Digital has its uses


Yesterday was definitely not the day to really be tackling this, but I spent a little time down at the North Carolina Botanical Garden in Chapel Hill, and still managed to get a couple of useful images while there. The sun was hiding behind either heavy haze or clouds while the temperature hovered in the high nineties, and the sweat was pouring off of me. Worse, though, was the light quality – a little haze is actually useful, because it softens both the highlights and the shadows and provides a contrast that can be handled easier, but heavy haze mutes the color and turns everything a bit bluer. It also reduces the light by a few stops, which can make photos of fast subjects tricky to get.

Taking advantage of some light shade from a tree near this bush, I waited out the visits from the ruby-throated hummingbirds (Archilochus colubris.) Both of these photos were handheld with a 75-300 IS lens at 300mm, but I’d bumped the ISO up to 400 to give me a bit more of a useful working space. The shade also helped me be a little more discreet in the four-to-five meter (15 foot) working distance to the birds. You’re looking at the two best images from 36 attempts – hummingbirds are hyperactive fliers, and this one was not staying in one position longer than a second, most times less, as she sampled a large number of flowers on each visit. You might think I’m crazy for this fact, too, but I was shooting manual focus. With a small and rapid subject, autofocus can too easily lose the correct focus point and rack throughout its entire travel trying to regain it, which is simply time wasted – meanwhile, you’ve lost the subject entirely because the focus in the viewfinder is either a few feet in front of you, or infinity. So I go with manual focus, which is “slower” but lets me track focus without going too far astray and losing sight of my subject.

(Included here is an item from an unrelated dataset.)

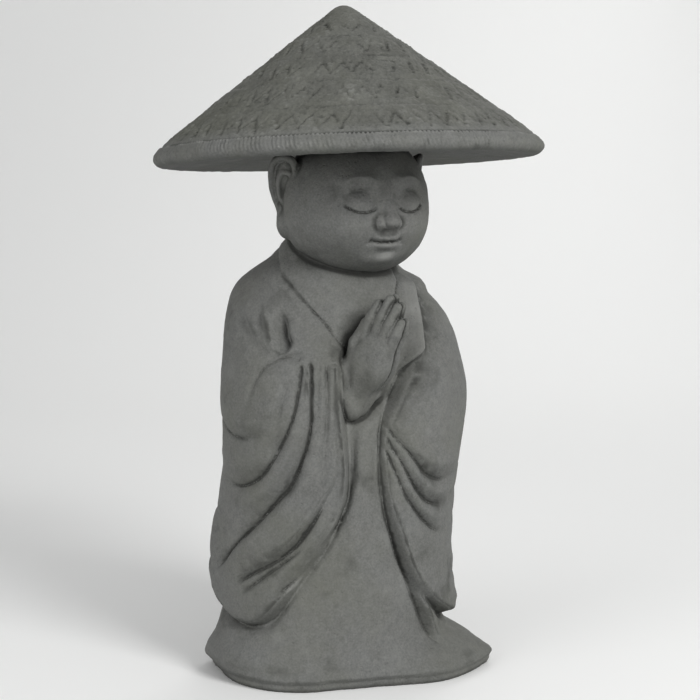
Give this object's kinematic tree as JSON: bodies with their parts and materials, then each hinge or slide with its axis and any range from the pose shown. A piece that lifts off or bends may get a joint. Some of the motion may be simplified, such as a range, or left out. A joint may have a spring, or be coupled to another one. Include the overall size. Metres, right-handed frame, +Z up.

Film would probably have made the colors better, but with the nature of such a subject, digital wins handily – I try not to discard entire rolls of worthless shots, and that’s pretty close to what would have happened here. Also, my preferred films are much slower than ISO 400 (like 40 to 80) which might have meant motion blur, or at least having to use a flash, which would then have affected the background appearance.

There was one other technique I could have used, which stands the greatest chance of producing sharp images, and that’s to choose a particular branch of blossoms, lock the camera on a tripod framed and focused on them, and wait for the hummingbird to “pose” at my chosen branch. Naturally, this can take no small amount of time, and in the heat I didn’t have the patience to stake out a particular blossom. Still, I can’t complain about what I did capture.

One other little bit of trivia: the bottom photo actually came before the top photo, and she likely backed away from the blossom on hearing the sound of the camera.